Where an Astra RS more subtly and progressively uses its back-end to help the nose point and pivot the hatchback through bends, this model prefers a hard-and-fast approach to cornering until bodyroll starts forcing the modest tyres to be overworked.

What it means is the Hyundai is best in mild-to-brisk driving, but perhaps less fluent during more enthusiastic cornering.



ANCAP rating: 5-Stars – the Hyundai i30 scored 35.01 out of 37 possible points when tested by ANCAP in 2017.

Safety Features: Six airbags, ABS and ESC, blind-spot monitor, rear parking sensors with rear cross-traffic alert, and rear-view camera.



Warranty: Five years/unlimited kilometres.

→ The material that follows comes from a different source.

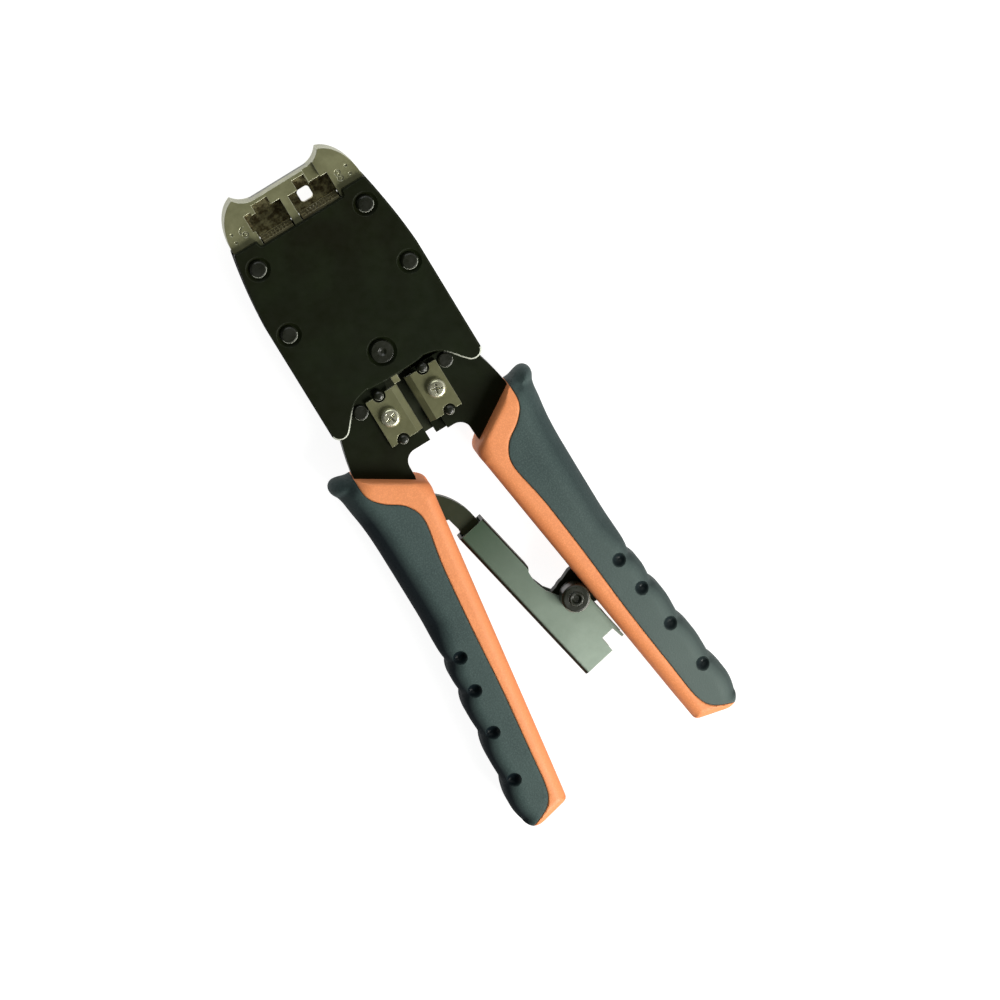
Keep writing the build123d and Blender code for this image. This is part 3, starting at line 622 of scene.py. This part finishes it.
def ring_points(segments, radius, rings):
    """Points beside a rim or seam, closer together where its rounded edge is steep."""
    starts, ends = segments
    middle = (starts + ends) / 2
    along = (ends - starts) / np.linalg.norm(ends - starts, axis=1)[:, None]
    inward = np.stack([-along[:, 1], along[:, 0]], 1)
    found = []
    for angle in np.linspace(0, math.pi / 2, rings)[1:]:
        depth = radius * (1 - math.cos(angle))
        ring = middle + inward * depth
        own_gap = segment_distance(ring, starts, ends).min(1)
        found.append(ring[own_gap > depth * 0.98])
    return np.concatenate(found)


def open_points(loop, shape, region):
    """An even field of points, clear of the rim and the seam."""
    low, high = loop.min(0), loop.max(0)
    rows = np.arange(low[1], high[1], FIELD_STEP * 0.866)
    field = np.array([(x + (i % 2) * FIELD_STEP / 2, y) for i, y in enumerate(rows)
                      for x in np.arange(low[0], high[0], FIELD_STEP)])
    to_rim = segment_distance(field, shape.rim_starts, shape.rim_ends).min(1)
    to_seam = segment_distance(field, *shape.seam[region]).min(1)
    return field[(to_rim > EDGE_RADIUS_OUTER + 0.3) & (to_seam > SEAM_RADIUS + 0.3)]


def pit_points(shape):
    """Rings of points in the finger pits."""
    return np.array([(shape.mirror[0] * x + r * math.cos(a), y + r * math.sin(a)) for x, y in PITS
                     for r in np.arange(PIT_STEP, PIT_RADIUS + 0.6, PIT_STEP)
                     for a in np.arange(0, 2 * math.pi, PIT_STEP / r)])


def field_points(loop, shape, region):
    """All the points inside one region, with none too close to another or to the outline."""
    points = np.concatenate([
        ring_points(shape.rim[region], EDGE_RADIUS_OUTER, RIM_RINGS),
        ring_points(shape.seam[region], SEAM_RADIUS, SEAM_RINGS),
        open_points(loop, shape, region),
        pit_points(shape)])
    points = points[inside(points, loop)]
    points = points[segment_distance(points, loop, np.roll(loop, -1, 0)).min(1) > OUTLINE_CLEAR]
    _, first = np.unique(np.round(points / CLOSEST), axis=0, return_index=True)
    return points[np.sort(first)]


def fill_outline(loop, shape, region):
    """(2-D points, triangles, the points along the outline) of one grip part."""
    points = np.concatenate([loop, field_points(loop, shape, region)])
    edges = [(i, (i + 1) % len(loop)) for i in range(len(loop))]
    filled = geometry.delaunay_2d_cdt([Vector(point) for point in points], edges, [], 1, 1e-5)
    verts, _, triangles, sources = filled[:4]
    rim_of = {source: i for i, found in enumerate(sources) for source in found if source < len(loop)}
    rim = [rim_of[source] for source in range(len(loop))]
    return np.array([tuple(vert) for vert in verts]), [tuple(face) for face in triangles], rim


def grip_part(name, loop, shape, region):
    """Closed shell of one grip part: domed front and back, joined by a wall along its outline."""
    flat, triangles, rim = fill_outline(loop, shape, region)
    height = shape.height(flat)
    count = len(flat)
    verts = [(x, y, h) for (x, y), h in zip(flat, height)]
    verts += [(x, y, -h) for (x, y), h in zip(flat, height)]
    faces = triangles + [tuple(i + count for i in reversed(face)) for face in triangles]
    columns = []
    for i in rim:
        column = [i]
        for row in range(1, WALL_ROWS):
            column.append(len(verts))
            verts.append((flat[i][0], flat[i][1], height[i] * (1 - 2 * row / WALL_ROWS)))
        columns.append(column + [i + count])
    for this, after in zip(columns, columns[1:] + columns[:1]):
        for row in range(WALL_ROWS):
            faces.append((this[row], this[row + 1], after[row + 1], after[row]))
    part = add_mesh(name, to_frame(verts), faces)
    part.data.validate()
    return part


def prism_cutter(name, outline, half):
    """Upright block over a 2-D outline, used to cut a slot and then removed."""
    count = len(outline)
    verts = to_frame((x, y, z) for z in (-half, half) for x, y in outline)
    faces = [tuple(reversed(range(count))), tuple(range(count, 2 * count))]
    faces += [(i, (i + 1) % count, (i + 1) % count + count, i + count) for i in range(count)]
    return add_mesh(name, verts, faces)


def cut(part, cutters):
    """Takes the cutters' shapes out of a part."""
    for cutter in cutters:
        change = part.modifiers.new("slot", "BOOLEAN")
        change.operation = "DIFFERENCE"
        change.solver = "EXACT"
        change.object = cutter
    graph = bpy.context.evaluated_depsgraph_get()
    done = bpy.data.meshes.new_from_object(part.evaluated_get(graph))
    part.modifiers.clear()
    part.data = done
    for cutter in cutters:
        bpy.data.objects.remove(cutter)


def left_slots():
    """Room for the ratchet bar and, when the handles are closed, for the channel."""
    bar_room = [(-20, -36.6), (-22, -57), (-4, -57), (-4, -36.6)]
    channel_room = [
        (-14.4, -47.5), (-15.6, -58.0), (-16.6, -62.0), (-23.0, -109.0), (-4, -109.0), (-4, -47.5)]
    return [
        prism_cutter("bar_room", bar_room, SLOT_HALF),
        prism_cutter("channel_room", channel_room, CHANNEL_SLOT_HALF)]


def right_slots():
    """Room for the right arm's lug under the knob."""
    low, high = (to_drawing(corner).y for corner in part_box("pivot_stud"))
    knob_y = (low + high) / 2
    lug_room = [(8, knob_y + 8), (8, knob_y - 7), (23, knob_y - 7), (22, knob_y + 8)]
    return [prism_cutter("lug_room", lug_room, SLOT_HALF)]


def make_grip(side_name, side, make_slots, finishes):
    """Both parts of one grip, on their handle, in place of the plain CAD solids."""
    kinds = ("body", "cover")
    loops = [even_loop(front_loop(f"{side_name}_grip_{kind}")) for kind in kinds]
    shape = GripShape(*loops, side)
    for region, (kind, loop, finish) in enumerate(zip(kinds, loops, ("orange_plastic", "dark_cover"))):
        part = grip_part(f"{side_name}_grip_{kind}_shell", loop, shape, region)
        cut(part, make_slots())
        part.data.shade_smooth()
        part.data.set_sharp_from_angle(angle=SHARP_ANGLE)
        part.data.materials.clear()
        part.data.materials.append(finishes[finish])
        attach(part, f"{side_name}_handle")
        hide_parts(f"{side_name}_grip_{kind}")


# ---- CAD nodes --------------------------------------------------------------------------

def finish_cad_nodes(finishes):
    for row in frame["record"]["subparts"]:
        node = frame["nodes"][row["node"]]
        node.data.materials.clear()
        node.data.materials.append(finishes[row["material_slot"]])


# ---- stage ------------------------------------------------------------------------------

def make_floor():
    """Large white sheet, mostly lit from within, so that shadows on it stay faint."""
    h = FLOOR_HALF
    floor = add_mesh("floor", [(-h, -h, 0), (h, -h, 0), (h, h, 0), (-h, h, 0)], [(0, 1, 2, 3)])
    s = Shader("floor_sheet")
    colour = s.mix(s.noise(9, 3), FLOOR_GREY, FLOOR_GREY_LOW)
    roughness = s.spread(s.noise(60), 0.3, 0.7, 0.85, 0.95)
    s.surface.inputs["Emission Color"].default_value = (1.0, 1.0, 1.0, 1.0)
    s.surface.inputs["Emission Strength"].default_value = FLOOR_GLOW
    texture = s.bump(s.noise(900), 0.02, 0.0001)
    floor.data.materials.append(s.finish(colour, roughness, texture, specular=0.2))


def add_light(name, place, size, power, colour):
    """Square light that looks at the frame's origin."""
    data = bpy.data.lights.new(name, "AREA")
    data.size = size
    data.energy = power
    data.color = colour
    light = bpy.data.objects.new(name, data)
    light.location = Vector(place)
    light.rotation_euler = (-light.location).to_track_quat("-Z", "Y").to_euler()
    bpy.context.scene.collection.objects.link(light)


def make_world():
    """Bright half way up on the lower right, dark overhead so that flat black metal stays dark."""
    world = bpy.data.worlds.new("studio")
    world.use_nodes = True
    s = Nodes(world.node_tree)
    direction = s.node("ShaderNodeTexCoord").outputs["Generated"]
    height = s.split(direction)["Z"]
    sideways = s.vectors("DOT_PRODUCT", direction, WORLD_BRIGHT_SIDE)
    ramps = ((height, WORLD_RISE), (height, WORLD_FADE), (sideways, WORLD_SIDE))
    strength = s.times(*(s.spread(value, *numbers, shape="SMOOTHSTEP") for value, numbers in ramps))
    background = world.node_tree.nodes["Background"]
    background.inputs["Color"].default_value = (1.0, 1.0, 1.0, 1.0)
    s.join(strength, background.inputs["Strength"])
    bpy.context.scene.world = world


def make_camera():
    """Looks down on the tool's front, tipped towards the nose and rolled."""
    towards = Vector((math.tan(CAMERA_TOWARDS_RIGHT), math.tan(CAMERA_TOWARDS_NOSE), 1.0)).normalized()
    across = Vector((0, 1, 0)).cross(towards).normalized()
    up = towards.cross(across)
    c, s = math.cos(CAMERA_ROLL), math.sin(CAMERA_ROLL)
    right = c * across + s * up
    up = c * up - s * across
    data = bpy.data.cameras.new("camera")
    data.sensor_width = 36.0
    data.lens = CAMERA_LENS_PER_METRE * CAMERA_DISTANCE
    data.clip_end = 20.0
    camera = bpy.data.objects.new("camera", data)
    turn = Matrix((right, up, towards)).transposed().to_4x4()
    camera.matrix_world = Matrix.Translation(CAMERA_TARGET + towards * CAMERA_DISTANCE) @ turn
    bpy.context.scene.collection.objects.link(camera)
    bpy.context.scene.camera = camera


# ---- scene ------------------------------------------------------------------------------

materials = make_materials()
finish_cad_nodes(materials)
make_grip("left", -1, left_slots, materials)
make_grip("right", 1, right_slots, materials)
make_floor()
make_world()
add_light("key", KEY_PLACE, KEY_SIZE, KEY_POWER, KEY_COLOUR)
add_light("fill", FILL_PLACE, FILL_SIZE, FILL_POWER, FILL_COLOUR)
make_camera()
bpy.context.scene.view_settings.view_transform = "Standard"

Servicing: Annual or 10,000km intervals with an affordable capped-price cost of $269 each for the first trio, and a less affordable $309 and $409 for the fourth and fifth check-ups.



The Astra RS may be its closest rival, but the Mazda3 SP25 is the classic, if slower semi-sporty selection among small cars. It has a fun chassis to match the Civic RS’ but each lack ultimate performance.

  • Holden Astra RS
  • Honda Civic RS
  • Mazda3 SP25


From a driving perspective the SR is the most convincing Hyundai i30 by some margin. Its energetic engine teams masterfully with the manual transmission, and its ride and handling delivers a near-ideal transition between softness and sportiness.

Add in a competitive price, excellent infotainment, and a five-year/unlimited kilometre warranty, and the i30 SR proves to be an attractive ownership proposition as well.

Hyundai has also confirmed it will soon add active safety equipment to this manual version, but we don’t yet know what the cost will be – and the price can’t afford to move too much given how competitively positioned the Astra RS is.

For now, at least, the Holden remains the semi-sporty class pick. And the Golf 110TSI retains its class leadership if comfort and finesse are the priorities.

Be in no doubt, though, that the Hyundai i30 SR is now just beside – rather than obviously behind – those rivals. It has certainly side-stepped the rest of the segment.